Short problem: Print exactly the part opening with the line containing "Write the build123d" and closing with the line containing "relief_depth = 1.3", with both of those lines included.

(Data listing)
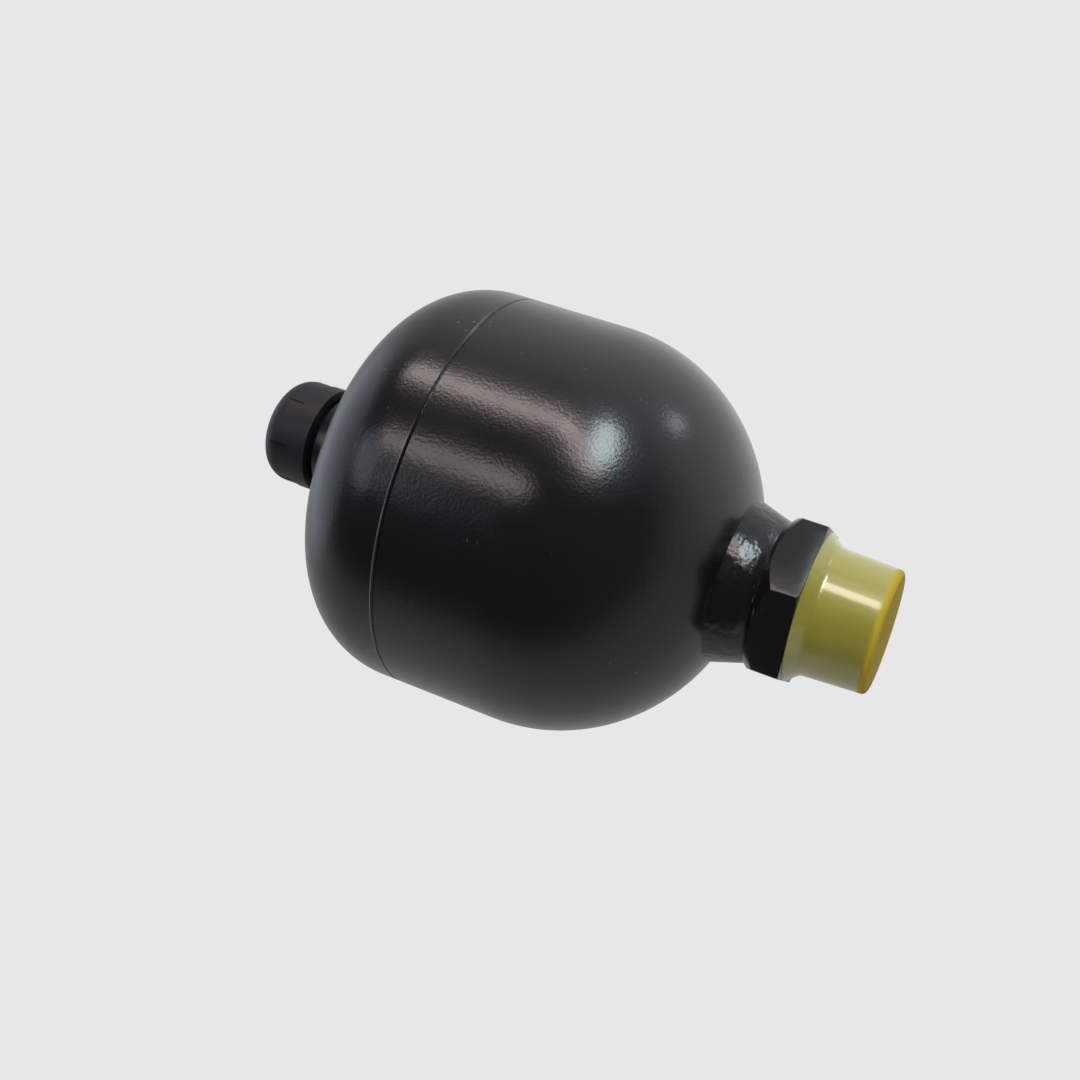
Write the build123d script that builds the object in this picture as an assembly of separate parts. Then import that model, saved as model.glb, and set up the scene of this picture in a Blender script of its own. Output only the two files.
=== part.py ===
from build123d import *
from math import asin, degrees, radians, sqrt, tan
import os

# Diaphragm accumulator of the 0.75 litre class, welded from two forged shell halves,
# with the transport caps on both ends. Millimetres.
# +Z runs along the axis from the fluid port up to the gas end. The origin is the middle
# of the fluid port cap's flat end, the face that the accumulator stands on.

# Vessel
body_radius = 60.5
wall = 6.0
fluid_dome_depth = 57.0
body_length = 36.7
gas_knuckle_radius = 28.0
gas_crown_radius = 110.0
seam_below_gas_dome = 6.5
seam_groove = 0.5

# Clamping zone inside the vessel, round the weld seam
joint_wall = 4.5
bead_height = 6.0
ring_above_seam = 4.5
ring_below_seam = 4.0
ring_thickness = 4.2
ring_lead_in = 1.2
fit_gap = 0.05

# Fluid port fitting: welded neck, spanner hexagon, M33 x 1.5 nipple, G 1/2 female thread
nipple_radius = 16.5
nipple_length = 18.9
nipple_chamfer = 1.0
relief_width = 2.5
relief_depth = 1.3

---

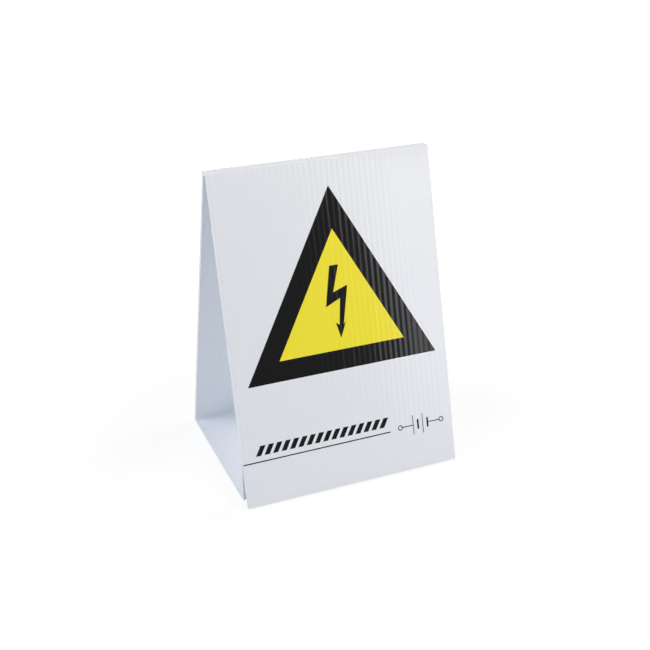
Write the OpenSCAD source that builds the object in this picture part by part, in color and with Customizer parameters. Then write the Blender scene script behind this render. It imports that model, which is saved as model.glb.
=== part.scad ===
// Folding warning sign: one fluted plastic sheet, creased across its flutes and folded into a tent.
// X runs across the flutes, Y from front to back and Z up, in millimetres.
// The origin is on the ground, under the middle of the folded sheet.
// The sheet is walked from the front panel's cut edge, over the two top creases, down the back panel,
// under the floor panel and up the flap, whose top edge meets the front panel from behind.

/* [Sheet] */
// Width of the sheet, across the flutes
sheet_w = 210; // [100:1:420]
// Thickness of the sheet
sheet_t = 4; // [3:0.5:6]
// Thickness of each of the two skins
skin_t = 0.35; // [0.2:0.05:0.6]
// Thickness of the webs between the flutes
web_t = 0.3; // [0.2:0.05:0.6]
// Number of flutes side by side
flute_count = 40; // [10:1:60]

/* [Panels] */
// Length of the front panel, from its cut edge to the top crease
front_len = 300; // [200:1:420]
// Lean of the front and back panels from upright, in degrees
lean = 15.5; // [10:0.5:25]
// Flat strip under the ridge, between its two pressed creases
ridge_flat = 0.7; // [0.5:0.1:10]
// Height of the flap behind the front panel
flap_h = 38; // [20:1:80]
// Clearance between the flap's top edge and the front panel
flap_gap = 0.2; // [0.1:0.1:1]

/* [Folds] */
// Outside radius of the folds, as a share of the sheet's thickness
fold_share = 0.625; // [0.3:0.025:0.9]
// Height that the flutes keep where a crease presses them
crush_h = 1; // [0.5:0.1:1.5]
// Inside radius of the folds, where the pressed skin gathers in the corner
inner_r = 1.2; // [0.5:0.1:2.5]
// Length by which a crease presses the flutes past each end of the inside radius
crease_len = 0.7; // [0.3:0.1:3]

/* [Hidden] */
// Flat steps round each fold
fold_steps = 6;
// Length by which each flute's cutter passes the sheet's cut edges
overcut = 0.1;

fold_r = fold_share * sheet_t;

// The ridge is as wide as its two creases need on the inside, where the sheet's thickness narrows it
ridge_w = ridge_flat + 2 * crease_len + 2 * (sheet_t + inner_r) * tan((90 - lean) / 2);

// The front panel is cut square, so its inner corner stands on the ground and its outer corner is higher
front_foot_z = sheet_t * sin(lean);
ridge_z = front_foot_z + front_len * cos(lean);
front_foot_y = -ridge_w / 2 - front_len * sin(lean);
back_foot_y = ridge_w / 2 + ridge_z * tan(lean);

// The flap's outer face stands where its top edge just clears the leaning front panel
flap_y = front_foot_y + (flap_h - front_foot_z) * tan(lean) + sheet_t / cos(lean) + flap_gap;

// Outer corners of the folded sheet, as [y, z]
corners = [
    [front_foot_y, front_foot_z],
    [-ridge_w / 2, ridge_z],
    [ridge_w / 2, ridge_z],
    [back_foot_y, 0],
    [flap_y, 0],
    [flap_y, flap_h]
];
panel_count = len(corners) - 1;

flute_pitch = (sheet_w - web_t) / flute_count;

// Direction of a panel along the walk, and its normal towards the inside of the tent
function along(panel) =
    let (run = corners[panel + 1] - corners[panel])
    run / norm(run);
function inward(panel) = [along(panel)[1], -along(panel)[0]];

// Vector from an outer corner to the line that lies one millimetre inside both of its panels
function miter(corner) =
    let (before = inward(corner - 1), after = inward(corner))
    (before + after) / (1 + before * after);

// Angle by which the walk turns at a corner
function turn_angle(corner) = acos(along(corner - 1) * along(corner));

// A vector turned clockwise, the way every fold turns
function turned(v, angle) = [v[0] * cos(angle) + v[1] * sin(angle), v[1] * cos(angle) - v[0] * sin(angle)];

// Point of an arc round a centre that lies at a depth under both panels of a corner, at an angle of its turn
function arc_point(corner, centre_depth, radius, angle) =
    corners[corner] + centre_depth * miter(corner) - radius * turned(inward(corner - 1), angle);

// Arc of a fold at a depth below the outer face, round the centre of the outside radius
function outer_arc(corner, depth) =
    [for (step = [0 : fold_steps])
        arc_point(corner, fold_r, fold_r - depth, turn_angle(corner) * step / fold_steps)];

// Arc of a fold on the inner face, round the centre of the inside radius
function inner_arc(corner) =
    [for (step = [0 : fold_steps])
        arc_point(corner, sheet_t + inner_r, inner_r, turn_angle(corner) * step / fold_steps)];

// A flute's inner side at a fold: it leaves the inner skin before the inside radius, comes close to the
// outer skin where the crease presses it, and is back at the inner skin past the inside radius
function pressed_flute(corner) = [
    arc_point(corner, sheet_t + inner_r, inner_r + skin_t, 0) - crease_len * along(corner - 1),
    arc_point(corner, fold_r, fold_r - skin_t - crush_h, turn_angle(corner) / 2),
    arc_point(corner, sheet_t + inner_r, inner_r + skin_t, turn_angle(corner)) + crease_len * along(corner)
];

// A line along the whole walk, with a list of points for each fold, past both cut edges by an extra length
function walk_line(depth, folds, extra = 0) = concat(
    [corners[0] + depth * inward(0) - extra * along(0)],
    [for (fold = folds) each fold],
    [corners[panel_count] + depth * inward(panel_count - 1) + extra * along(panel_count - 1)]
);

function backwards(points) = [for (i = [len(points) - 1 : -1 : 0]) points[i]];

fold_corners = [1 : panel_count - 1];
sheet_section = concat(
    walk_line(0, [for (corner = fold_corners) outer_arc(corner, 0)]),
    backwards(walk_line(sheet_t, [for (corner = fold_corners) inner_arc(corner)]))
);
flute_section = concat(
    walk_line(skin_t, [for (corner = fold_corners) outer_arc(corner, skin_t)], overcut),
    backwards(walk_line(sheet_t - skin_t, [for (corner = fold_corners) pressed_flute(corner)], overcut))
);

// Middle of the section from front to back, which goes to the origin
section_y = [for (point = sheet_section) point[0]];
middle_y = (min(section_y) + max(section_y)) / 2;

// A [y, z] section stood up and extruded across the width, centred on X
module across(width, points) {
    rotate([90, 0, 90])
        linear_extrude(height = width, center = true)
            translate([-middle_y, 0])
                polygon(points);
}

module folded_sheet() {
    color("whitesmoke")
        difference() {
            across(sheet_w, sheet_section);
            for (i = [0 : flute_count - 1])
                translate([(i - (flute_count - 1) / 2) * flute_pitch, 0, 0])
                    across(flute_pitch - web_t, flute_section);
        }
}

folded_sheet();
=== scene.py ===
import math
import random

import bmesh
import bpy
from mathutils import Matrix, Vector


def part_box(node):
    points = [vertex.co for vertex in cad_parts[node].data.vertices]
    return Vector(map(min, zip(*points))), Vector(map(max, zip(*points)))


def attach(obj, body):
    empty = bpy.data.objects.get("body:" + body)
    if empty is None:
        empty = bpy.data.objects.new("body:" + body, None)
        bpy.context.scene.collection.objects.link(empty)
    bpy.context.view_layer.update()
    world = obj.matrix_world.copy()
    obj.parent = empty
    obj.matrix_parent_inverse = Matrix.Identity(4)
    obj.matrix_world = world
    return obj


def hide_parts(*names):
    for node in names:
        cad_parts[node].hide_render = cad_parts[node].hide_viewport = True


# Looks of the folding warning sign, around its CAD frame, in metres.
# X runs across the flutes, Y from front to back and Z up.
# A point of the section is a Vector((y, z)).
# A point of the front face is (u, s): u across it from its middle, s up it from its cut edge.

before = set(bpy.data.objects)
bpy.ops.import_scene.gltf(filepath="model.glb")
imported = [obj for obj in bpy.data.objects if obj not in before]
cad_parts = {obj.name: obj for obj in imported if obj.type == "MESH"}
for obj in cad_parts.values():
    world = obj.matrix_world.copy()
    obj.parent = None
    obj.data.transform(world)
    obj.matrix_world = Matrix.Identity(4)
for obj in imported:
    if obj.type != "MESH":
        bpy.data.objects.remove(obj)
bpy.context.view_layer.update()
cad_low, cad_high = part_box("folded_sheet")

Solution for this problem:
Write the build123d script that builds the object in this picture as an assembly of separate parts. Then import that model, saved as model.glb, and set up the scene of this picture in a Blender script of its own. Output only the two files.
=== part.py ===
from build123d import *
from math import asin, degrees, radians, sqrt, tan
import os

# Diaphragm accumulator of the 0.75 litre class, welded from two forged shell halves,
# with the transport caps on both ends. Millimetres.
# +Z runs along the axis from the fluid port up to the gas end. The origin is the middle
# of the fluid port cap's flat end, the face that the accumulator stands on.

# Vessel
body_radius = 60.5
wall = 6.0
fluid_dome_depth = 57.0
body_length = 36.7
gas_knuckle_radius = 28.0
gas_crown_radius = 110.0
seam_below_gas_dome = 6.5
seam_groove = 0.5

# Clamping zone inside the vessel, round the weld seam
joint_wall = 4.5
bead_height = 6.0
ring_above_seam = 4.5
ring_below_seam = 4.0
ring_thickness = 4.2
ring_lead_in = 1.2
fit_gap = 0.05

# Fluid port fitting: welded neck, spanner hexagon, M33 x 1.5 nipple, G 1/2 female thread
nipple_radius = 16.5
nipple_length = 18.9
nipple_chamfer = 1.0
relief_width = 2.5
relief_depth = 1.3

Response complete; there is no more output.